* [TASK BRIEF]
Emit the exact text of every line from the line with "Write the OpenSCAD" to the line with "fibre_pitch = 6.25; // [6:0.05:7.6]", both ends included. No other output is expected.

* [SUPPLIED RECORDS]
———

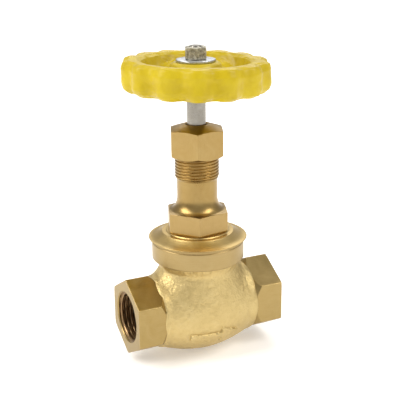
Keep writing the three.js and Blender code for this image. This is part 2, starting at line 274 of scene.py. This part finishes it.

———

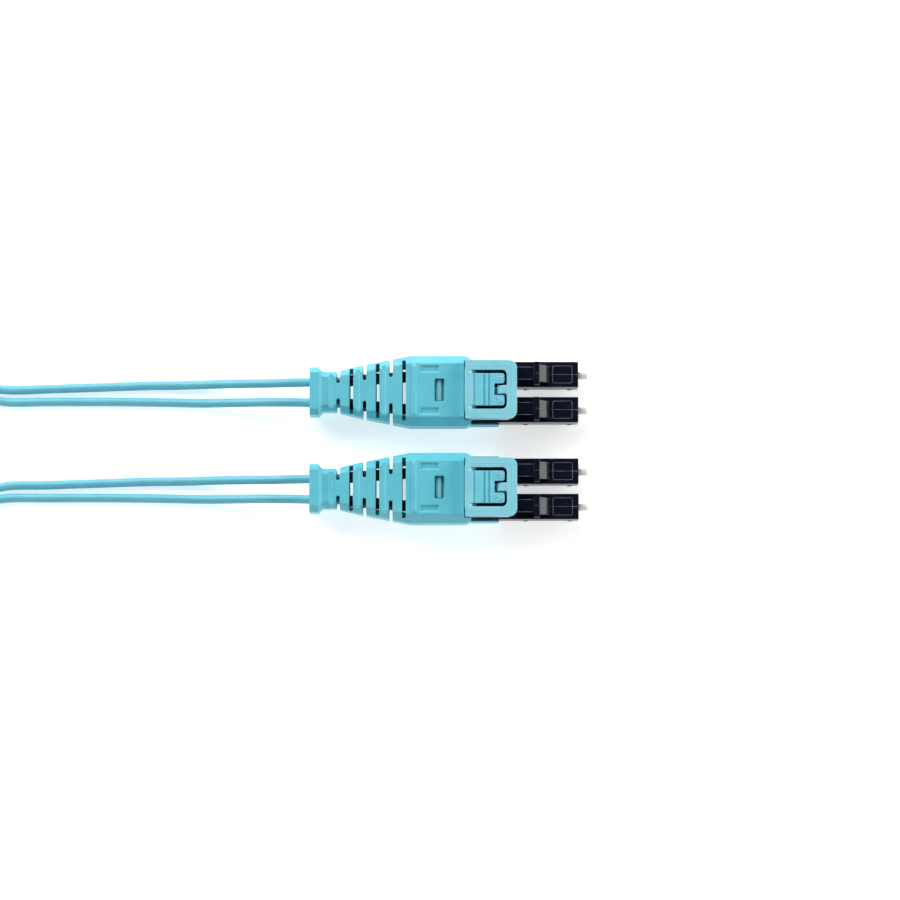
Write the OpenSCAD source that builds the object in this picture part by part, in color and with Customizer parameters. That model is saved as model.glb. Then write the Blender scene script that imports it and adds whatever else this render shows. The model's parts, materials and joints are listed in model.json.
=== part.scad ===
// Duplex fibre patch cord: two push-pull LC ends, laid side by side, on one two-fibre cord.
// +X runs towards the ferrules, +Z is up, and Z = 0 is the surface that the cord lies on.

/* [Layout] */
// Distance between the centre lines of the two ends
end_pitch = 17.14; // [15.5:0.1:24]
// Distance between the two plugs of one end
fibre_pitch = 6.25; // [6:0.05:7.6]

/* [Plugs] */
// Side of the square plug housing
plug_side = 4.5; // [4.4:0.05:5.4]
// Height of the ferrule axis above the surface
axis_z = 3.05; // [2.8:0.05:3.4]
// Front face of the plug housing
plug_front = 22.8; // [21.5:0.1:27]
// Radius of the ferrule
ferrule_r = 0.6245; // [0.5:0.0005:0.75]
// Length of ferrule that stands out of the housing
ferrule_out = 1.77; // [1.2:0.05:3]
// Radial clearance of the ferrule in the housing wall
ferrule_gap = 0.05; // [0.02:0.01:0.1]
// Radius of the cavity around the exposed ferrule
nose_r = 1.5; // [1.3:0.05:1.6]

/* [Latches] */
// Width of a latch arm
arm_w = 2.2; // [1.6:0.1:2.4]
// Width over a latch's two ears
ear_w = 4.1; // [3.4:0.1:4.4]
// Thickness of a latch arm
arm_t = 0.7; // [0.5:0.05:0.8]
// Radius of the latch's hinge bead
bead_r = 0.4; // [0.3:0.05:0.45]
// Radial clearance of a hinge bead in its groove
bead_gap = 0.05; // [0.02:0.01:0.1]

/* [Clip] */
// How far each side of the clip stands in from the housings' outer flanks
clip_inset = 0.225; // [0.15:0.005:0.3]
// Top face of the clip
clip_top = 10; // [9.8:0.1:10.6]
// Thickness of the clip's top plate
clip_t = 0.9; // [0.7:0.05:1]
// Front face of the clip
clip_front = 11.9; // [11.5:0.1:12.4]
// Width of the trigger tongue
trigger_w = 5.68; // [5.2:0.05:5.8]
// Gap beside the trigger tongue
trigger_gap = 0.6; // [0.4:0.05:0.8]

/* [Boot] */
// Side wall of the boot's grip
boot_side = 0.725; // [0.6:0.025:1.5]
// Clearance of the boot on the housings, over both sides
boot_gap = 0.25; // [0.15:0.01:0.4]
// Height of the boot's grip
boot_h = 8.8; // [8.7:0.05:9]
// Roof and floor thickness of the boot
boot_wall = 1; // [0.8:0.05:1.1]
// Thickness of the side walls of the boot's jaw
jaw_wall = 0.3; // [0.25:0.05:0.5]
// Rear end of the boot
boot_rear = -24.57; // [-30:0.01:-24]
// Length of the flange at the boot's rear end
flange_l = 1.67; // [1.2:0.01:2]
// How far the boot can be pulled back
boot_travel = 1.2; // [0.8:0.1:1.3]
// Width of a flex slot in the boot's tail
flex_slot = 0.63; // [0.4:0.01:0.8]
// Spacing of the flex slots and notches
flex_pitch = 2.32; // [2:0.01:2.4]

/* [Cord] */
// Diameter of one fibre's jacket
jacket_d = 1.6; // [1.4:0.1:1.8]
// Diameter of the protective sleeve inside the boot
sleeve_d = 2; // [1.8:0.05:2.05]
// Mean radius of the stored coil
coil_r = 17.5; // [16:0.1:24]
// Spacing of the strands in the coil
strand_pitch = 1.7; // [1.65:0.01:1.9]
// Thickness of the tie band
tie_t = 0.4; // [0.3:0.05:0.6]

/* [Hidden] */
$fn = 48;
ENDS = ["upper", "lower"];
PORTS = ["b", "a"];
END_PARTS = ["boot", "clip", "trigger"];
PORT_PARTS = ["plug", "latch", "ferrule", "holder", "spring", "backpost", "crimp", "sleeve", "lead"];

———

* [COMPLETED EXERCISE]
Write the OpenSCAD source that builds the object in this picture part by part, in color and with Customizer parameters. That model is saved as model.glb. Then write the Blender scene script that imports it and adds whatever else this render shows. The model's parts, materials and joints are listed in model.json.
=== part.scad ===
// Duplex fibre patch cord: two push-pull LC ends, laid side by side, on one two-fibre cord.
// +X runs towards the ferrules, +Z is up, and Z = 0 is the surface that the cord lies on.

/* [Layout] */
// Distance between the centre lines of the two ends
end_pitch = 17.14; // [15.5:0.1:24]
// Distance between the two plugs of one end
fibre_pitch = 6.25; // [6:0.05:7.6]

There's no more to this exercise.